Earlier in the evening , I worried about paying the bills and whether I can love and be loved and if it is okay for my passion to turn on at 5:00 each day causing me to stay up late into the night to create and to learn and explore. I worry about these things a lot. They sit on my shoulders. They sometimes keep me awake at night. They sometimes force me to sleep at night just to dream.....to escape the gnawing of them.

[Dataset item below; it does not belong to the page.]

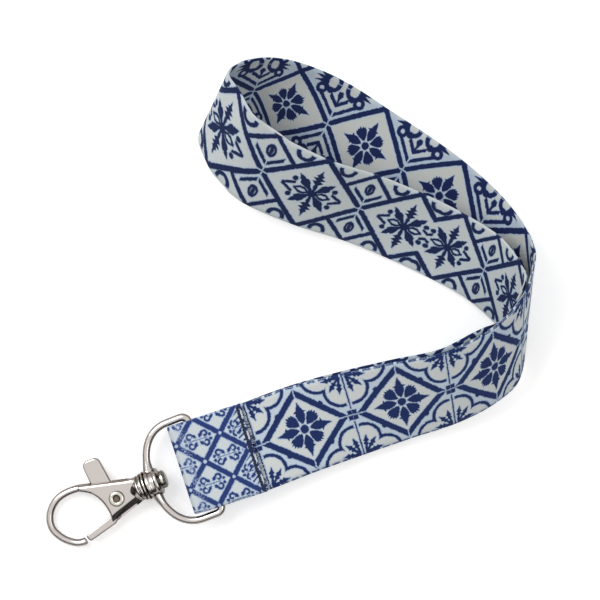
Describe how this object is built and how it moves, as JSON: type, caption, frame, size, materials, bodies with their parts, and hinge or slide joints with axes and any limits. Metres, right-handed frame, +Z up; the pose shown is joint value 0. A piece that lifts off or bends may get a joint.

And now, it is fifty six minutes past midnight and I feel like it is okay. It's okay to worry and to have good days and bad days and to be embarrassed when I fail or don't have the answers. It is okay to feel like God is speaking to me through the Rolling Stones as they wail "You can't always get what you want.....and you'll find sometimes....you just might find...you get what you need..." It's okay to hear messages of deliverance in rock songs and to see answers in the melodic twanged swirl of late-night moments. You have your sermon on the mount. I'll have mine.
Because it's my life. Every second that comes and goes. Every breath taken in ecstasy or agony or worry or wonder is my breath. It comes from me. It comes to me. It assures me that I am alive and that I need not wait to start living. The living is now. These are the moments that I will look back on - for better or for worse. These very moments, these tiny little fragments of time and memory and conclusions and inconclusions are going to add up to what I will be.
What I will be when I look back and say, "That was my life."